John Haney, psychotherapist with Crossroads Counseling and Associates in Austin, Texas, has worked with many teens and adults who have compulsive sexual disorders. He disagrees with Mech that viewing pornography is a good way to learn about human sexuality.
"It's normal for (teenage) boys to have an interest in sex, but it's not healthy for them to explore it that way," Haney told Cybercast News Service. "I think if a teen is turning to pornography to get information about sexuality, they are going to get a distorted and incomplete view."
Distorted, he said, because most pornography depicts male domination and women as sexual objects rather than human beings, and incomplete, because sexual acts aren't put into perspective.
"(Pornography) completely neglects the emotional aspects of intimacy," Haney said. "There is more to sex than the physical aspect."
He added that viewing pornography also give teens - especially young girls - an unrealistic and even destructive way of viewing themselves and their sexuality.
Mech claims that even if pornography is still a taboo in today's society, it is accepted as mainstream - and harmless - by most people.
"For every one person addicted to pornography there are a thousand people who view pornography responsibly," Mech told Cybercast News Service.

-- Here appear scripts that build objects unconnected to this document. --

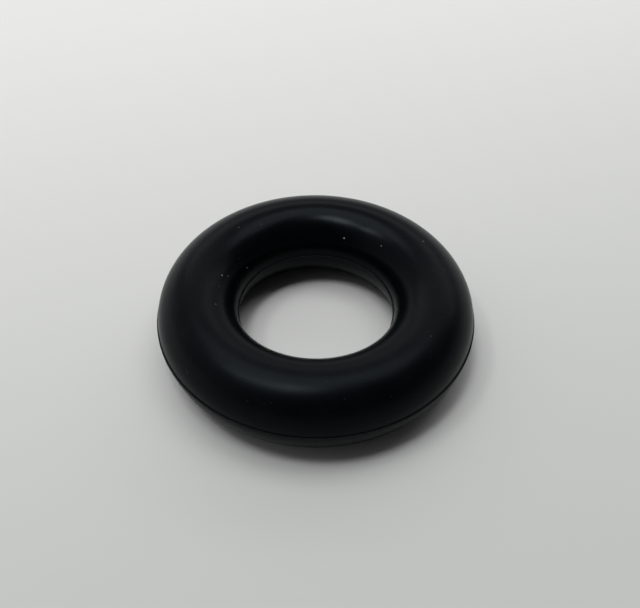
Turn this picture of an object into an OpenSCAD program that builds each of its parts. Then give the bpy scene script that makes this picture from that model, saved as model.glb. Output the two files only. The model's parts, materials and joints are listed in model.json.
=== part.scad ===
// Moulded rubber ring: one solid with a round section. Where the two halves of the
// mould met, the rubber that was trimmed away left a narrow straight land round the
// outside and the inside of the ring, which stands a little proud of the two rounds.

/* [Ring] */
// Diameter of the hole between the rounds, without the land
bore_d = 19.9; // [12:0.1:60]
// Thickness of the round section, measured across the ring
section_d = 10.05; // [4:0.05:20]

/* [Parting land] */
// Height of the straight land between the lower and the upper round
land_h = 0.3; // [0.2:0.05:1]
// How far the land stands proud of the rounds
land_proud = 0.15; // [0.05:0.01:0.4]

/* [Look] */
// Colour of the rubber
rubber_colour = "#141516"; // ["#141516":Black, "#3a3c3e":Dark grey, "#7a1f1a":Red]

/* [Hidden] */
// Radius of the section's two rounds
section_r = section_d / 2;
// Distance from the ring's axis to the middle of the section
pitch_r = bore_d / 2 + section_r;
// Heights of the centres of the two rounds, with the ring lying on z = 0
lower_z = section_r;
upper_z = lower_z + land_h;
// Distance from the middle of the section to the face of the land
land_reach = section_r + land_proud;
// Sides of a full round
round_fn = 180;

// Section of the rubber, with x as the distance from the ring's axis
module section_outline() {
    translate([pitch_r, lower_z])
        circle(r = section_r, $fn = round_fn);
    translate([pitch_r, upper_z])
        circle(r = section_r, $fn = round_fn);
    translate([pitch_r - land_reach, lower_z])
        square([2 * land_reach, land_h]);
}

module rubber_ring() {
    color(rubber_colour)
        rotate_extrude($fn = round_fn)
            section_outline();
}

rubber_ring();
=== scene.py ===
"""A moulded black rubber ring on a pale studio floor, laid out as a Blender add-on and run as a script."""

import json
import math

import bmesh
import bpy
from bpy.props import FloatProperty, FloatVectorProperty, IntProperty, PointerProperty
from mathutils import Matrix, Vector


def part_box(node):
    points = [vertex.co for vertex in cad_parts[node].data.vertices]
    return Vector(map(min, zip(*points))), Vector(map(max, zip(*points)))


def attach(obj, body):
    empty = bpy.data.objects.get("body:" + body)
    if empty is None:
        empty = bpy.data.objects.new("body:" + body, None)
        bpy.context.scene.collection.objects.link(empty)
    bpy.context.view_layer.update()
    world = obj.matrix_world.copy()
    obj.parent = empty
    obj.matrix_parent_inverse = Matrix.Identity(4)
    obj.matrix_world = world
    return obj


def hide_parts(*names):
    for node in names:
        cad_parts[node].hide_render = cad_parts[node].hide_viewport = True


bl_info = {
    "name": "Rubber Ring",
    "version": (1, 0, 0),
    "blender": (4, 5, 0),
    "location": "3D View > Sidebar > Rubber Ring",
    "description": "Builds a moulded rubber ring with its parting line, and a pale studio to show it in",
    "category": "Add Mesh",
}

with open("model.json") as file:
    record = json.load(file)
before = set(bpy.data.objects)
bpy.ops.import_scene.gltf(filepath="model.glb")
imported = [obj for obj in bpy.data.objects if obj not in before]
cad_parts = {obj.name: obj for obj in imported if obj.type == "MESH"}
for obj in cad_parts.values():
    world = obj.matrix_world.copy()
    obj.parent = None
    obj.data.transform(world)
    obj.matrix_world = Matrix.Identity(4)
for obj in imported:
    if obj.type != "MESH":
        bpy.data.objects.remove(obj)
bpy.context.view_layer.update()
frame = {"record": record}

MM = 0.001
CAD_NODE = "rubber_ring"

# The ring's sizes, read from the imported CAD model.
MOUNTS = {mount["name"]: mount for mount in frame["record"]["mounts"]}
NODE_LOW, NODE_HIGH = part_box(CAD_NODE)
OUTSIDE_RADIUS = NODE_HIGH[0]
HOLE_RADIUS = MOUNTS["hole"]["dims"]["r_mm"] * MM
LAND_HEIGHT = MOUNTS["hole"]["dims"]["length_mm"] * MM
RING_FOOT = NODE_LOW[2]
RING_HEIGHT = NODE_HIGH[2] - NODE_LOW[2]

# How the ring's skin is made: points nearer than the weld become one, an edge bent past the crease stays
# sharp, a short facet at each end of a round, in degrees, keeps its shading true up to the land, and each
# edge of the land is rounded in a few steps.
WELD = 0.0002 * MM
CREASE = math.radians(50)
END_FACET = 0.4
LIP_STEPS = 4

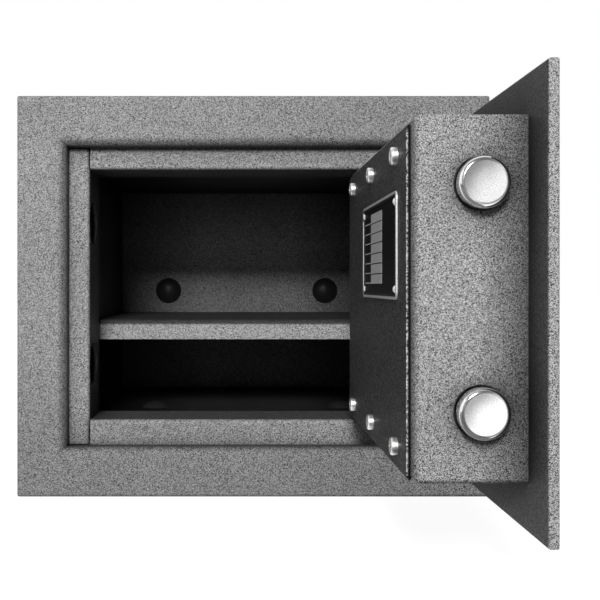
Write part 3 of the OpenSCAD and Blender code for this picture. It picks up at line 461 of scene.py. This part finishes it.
outer_coat = coat("grey_powder_coat", 0.33, hollow=2.2)
casing_coat = coat("casing_coat", 0.325, hollow=2.2, tone_at=on_casing)
box_coat = coat("box_coat", 0.352, 0.98, hollow=2.2, tone_at=on_box, size=DOOR_GRAIN)
door_coat = coat("door_coat", 0.335, hollow=2.2, tone_at=on_plate, size=DOOR_GRAIN)
cover_coat = coat("cover_coat", 0.45, hollow=1.0, tone_at=on_cover, size=COVER_GRAIN)
liner_coat = coat("liner_coat", 0.33, 0.9, 0.45, hollow=2.6, tone_at=on_liner, reach=LINER_REACH)
seat_coat = coat("seat_coat", 0.364, hollow=1.0, tone_at=stepped(SEAT_STEPS))
shelf_coat = coat("shelf_coat", 0.38, hollow=0.5, tone_at=stepped(SHELF_STEPS))
chrome = chromed()
zinc = metal("zinc_steel", grey(0.8, 0.01), 0.38)
steel = metal("plain_steel", grey(0.4), 0.34)
knob_metal = metal("knob_metal", grey(0.6), 0.24)
brass = metal("brass", (0.7, 0.52, 0.26), 0.28)
label_metal = printed_plate()
plastic = coat("black_plastic", 0.02, 0.1, 0.35, SMOOTH_DEPTH)
seal_rubber = coat("seal_rubber", 0.004, 0.3, 0.8, SMOOTH_DEPTH)
filling = coat("filling", 0.55, 0.3, 0.8, FILLING_DEPTH, warmth=0.02, size=FILLING_GRAIN)

# The record's material names, and the nodes that wear a coat of their own.
FINISH = {
    "grey_powder_coat": outer_coat,
    "cover_coat": cover_coat,
    "liner_coat": liner_coat,
    "bolt_chrome": chrome,
    "zinc_steel": zinc,
    "plain_steel": steel,
    "brass": brass,
    "black_plastic": plastic,
    "filling": filling,
    "label_metal": label_metal,
    "knob_metal": knob_metal,
}
OWN_COATS = {
    "left_stile": seat_coat,
    "right_stile": seat_coat,
    "top_rail": seat_coat,
    "bottom_rail": seat_coat,
    "shelf": shelf_coat,
    "door_plate": door_coat,
    "outer_casing": casing_coat,
    "boltwork_box": box_coat,
}
for node in nodes.values():
    for held in node.material_slots:
        held.material = FINISH[held.material.name.split(".")[0]]
for name, material in OWN_COATS.items():
    nodes[name].material_slots[0].material = material


# Pieces that only show.


def ring_points(low, high, radius):
    """Corners of a rounded rectangle in (y, z), in order."""
    points = []
    for i, (cy, cz) in enumerate(((1, 1), (0, 1), (0, 0), (1, 0))):
        y = high[0] - radius if cy else low[0] + radius
        z = high[1] - radius if cz else low[1] + radius
        for k in range(CORNER_STEPS + 1):
            turn = math.radians(90 * i + 90 * k / CORNER_STEPS)
            points.append((y + radius * math.cos(turn), z + radius * math.sin(turn)))
    return points


def bead(name, body, x, points, thickness, material):
    """A round closed bead along points (y, z) in the plane x."""
    curve = bpy.data.curves.new(name, "CURVE")
    curve.dimensions = "3D"
    curve.bevel_depth = thickness / 2
    curve.bevel_resolution = BEAD_STEPS
    line = curve.splines.new("POLY")
    line.points.add(len(points) - 1)
    for point, (y, z) in zip(line.points, points):
        point.co = (x, y, z, 1)
    line.use_cyclic_u = True
    obj = bpy.data.objects.new(name, curve)
    bpy.context.scene.collection.objects.link(obj)
    curve.materials.append(material)
    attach(obj, body)
    return obj


# The black sealing bead in the corner between the cover and the box.
cover_low, cover_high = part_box("cover_plate")
seal_ring = ring_points(
    (cover_low[Y] - SEAL_OUT, cover_low[Z] - SEAL_OUT),
    (cover_high[Y] + SEAL_OUT, cover_high[Z] + SEAL_OUT),
    SEAL_CORNER,
)
seal = bead("cover_seal", "door", cover_high[X] + SEAL_FORWARD, seal_ring, SEAL_THICK, seal_rubber)


# Floor and world. Both are white where the camera or a mirrored ray sees them as background.


def mirrored(s, path):
    """1 for rays that come by way of metal or glass."""
    return s.largest(path["Is Glossy Ray"], path["Is Transmission Ray"])


def background_rays(s):
    """1 for the rays that see the floor as white background."""
    path = s.add("ShaderNodeLightPath").outputs
    axes = s.axes()
    aside = s.math("GREATER_THAN", axes[X], BACKDROP_X)
    behind = s.largest(s.math("GREATER_THAN", axes[Y], BACKDROP_Y), aside)
    return s.largest(path["Is Camera Ray"], s.product(mirrored(s, path), behind))


def white_ground():
    """White to the camera, with the object's shadow kept on it."""
    s = Surface("ground")
    s.give(Base_Color=grey(FLOOR_GREY), Roughness=FLOOR_ROUGH)
    away = s.add("ShaderNodeVectorMath", operation="LENGTH")
    s.link(s.point, away.inputs[0])
    glow = s.add("ShaderNodeEmission")
    s.link(s.span(away.outputs["Value"], *GLOW), glow.inputs["Strength"])
    both = s.add("ShaderNodeAddShader")
    plain = s.shader.outputs[0]
    s.link(plain, both.inputs[0])
    s.link(glow.outputs[0], both.inputs[1])
    s.switch(background_rays(s), plain, both.outputs[0], s.output.inputs["Surface"])
    return s.material


def staged(name, obj):
    obj.name = name
    return obj


def studio_world():
    """Dim all round for the coats, and white to the camera and to metal."""
    world = bpy.data.worlds.new("studio")
    world.use_nodes = True
    world.node_tree.nodes.clear()
    sky = Tree(world.node_tree, "Generated")
    room = sky.add("ShaderNodeBackground")
    sky.link(AMBIENT, room.inputs["Strength"])
    white = sky.add("ShaderNodeBackground")
    sky.link((1, 1, 1, 1), white.inputs["Color"])
    path = sky.add("ShaderNodeLightPath").outputs
    axes = sky.axes()
    sideways = sky.math("SUBTRACT", sky.math("ABSOLUTE", axes[X]), axes[Z])
    front = sky.span(sideways, *FRONT_WHITE)
    seen = sky.largest(sky.math("GREATER_THAN", axes[Y], 0.0), front)
    shown = sky.largest(path["Is Camera Ray"], sky.product(mirrored(sky, path), seen))
    output = sky.add("ShaderNodeOutputWorld").inputs["Surface"]
    sky.switch(shown, room.outputs[0], white.outputs[0], output)
    return world


bpy.ops.mesh.primitive_plane_add(size=FLOOR_SIZE, location=(0, 0, 0))
floor = staged("floor", bpy.context.object)
floor.data.materials.append(white_ground())
floor.visible_shadow = False  # it lies below everything, and dulls no coat
bpy.context.scene.world = studio_world()


# Light.


def lamp(name, place, aim, size, power):
    light = bpy.data.lights.new(name, "AREA")
    light.shape = "RECTANGLE"
    light.size, light.size_y = size
    light.energy = power
    obj = bpy.data.objects.new(name, light)
    bpy.context.scene.collection.objects.link(obj)
    obj.location = place
    obj.rotation_euler = (Vector(aim) - Vector(place)).to_track_quat("-Z", "Y").to_euler()
    return obj


def linked(name, members, state):
    """A collection for light linking: only its members, or all but them."""
    group = bpy.data.collections.new(name)
    for member in members:
        group.objects.link(member)
    for held in group.collection_objects:
        held.light_linking.link_state = state
    return group


# A wide soft light above the camera. The casing has the same light for itself, and the open
# door throws no shadow on it there, as in the photograph.
casing = nodes["outer_casing"]
door_parts = [node for name, node in nodes.items() if name not in CABINET] + [seal]
key_light = lamp("key_light", **KEY_LIGHT)
key_light.light_linking.receiver_collection = linked("all_but_casing", [casing], "EXCLUDE")
casing_light = lamp("casing_light", **KEY_LIGHT)
casing_light.light_linking.receiver_collection = linked("only_casing", [casing], "INCLUDE")
casing_light.light_linking.blocker_collection = linked("all_but_door", door_parts, "EXCLUDE")


# Camera.

cam = bpy.data.cameras.new("camera")
cam.lens = LENS
cam.sensor_width = SENSOR
cam.sensor_fit = "HORIZONTAL"
cam.shift_x, cam.shift_y = SHIFT
cam.clip_start = CLIP_START
camera = bpy.data.objects.new("camera", cam)
bpy.context.scene.collection.objects.link(camera)
camera.location = CAMERA_PLACE
camera.rotation_euler = CAMERA_TURN
bpy.context.scene.camera = camera
bpy.context.scene.view_settings.view_transform = "Standard"
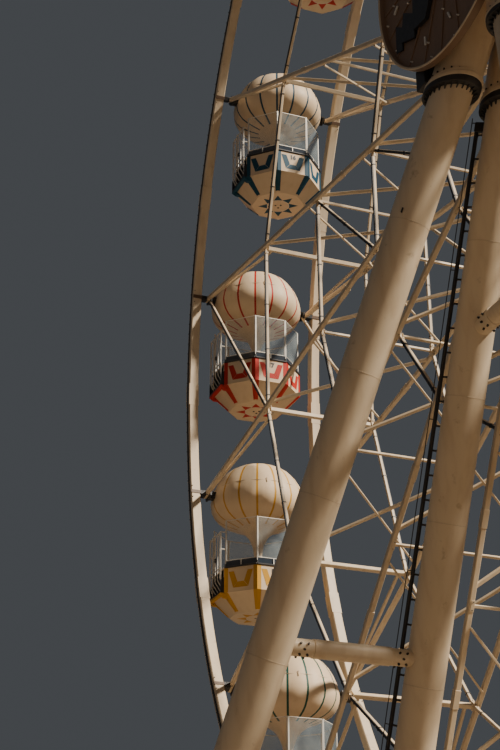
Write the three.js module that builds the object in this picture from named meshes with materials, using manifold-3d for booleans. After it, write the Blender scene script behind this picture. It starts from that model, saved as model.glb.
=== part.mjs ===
// Fairground wheel with hanging balloon cabins, on two A-frames with splayed outer legs.
// Millimetres, Z up, axle along Y, ground at z = 0, origin under the hub on the ground.
import * as THREE from "three";
import Module from "manifold-3d";

const wasm = await Module();
wasm.setup();

// wheel
const hubHeight = 17900;
const wheelRadius = 14800;
const spokeCount = 20;
const firstAngle = 244.1;
const beamY = 1166;
const spokeWidth = 80;
const spokeTip = 90;
const rimDepth = 200;
const rimWidth = 200;
const rimFace = 1521.3;
const rimSides = 60;
const seat = 0.3;
const outerRing = 11396;
const strutRing = 8776;
const midRing = 6394;
const innerRing = 3996;
const chordWidth = 52;
const chordFace = 1125.7;
const drumRadius = 700;
const flangeApothem = 1100;
const flangeThickness = 120;
const shaftRadius = 250;
const collarRadius = 380;
const collarEnd = 1749.7;
const shaftEnd = 3020;
const dishRadius = 1900;
const dishDepth = 130;
const dishPlate = 40;
const stiffSpokes = [2, 7, 12, 17];
const tieSize = 46;
const outerTieSize = 80;
const tieReach = 1100;
const latticeInset = 260;

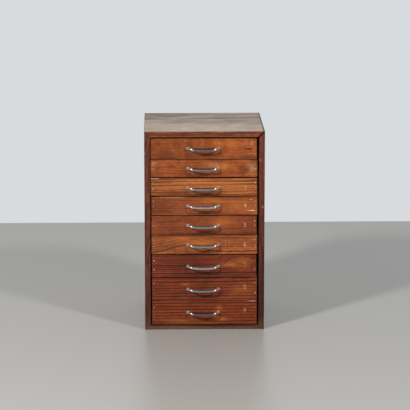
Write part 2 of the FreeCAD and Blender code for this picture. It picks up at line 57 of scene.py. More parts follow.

Haney said teens should be taught that sex is a normal and a "God-given" fact of life, but that responding to their interest in the topic requires more than relying on the kind of advice found on Teenwire.com. For instance, the Teenwire Web site includes the following:
"There are a few things you should know about the images you might see. First of all, many people enjoy pornography alone or with a partner as part of sex play. People have different ideas of what is arousing, and there are many different kinds of porn that appeal to people's different interests."
"Curiosity about sex is normal," Haney said. "And we shouldn't shame kids about an interest in sex, but I don't think pornography is the way to educate them."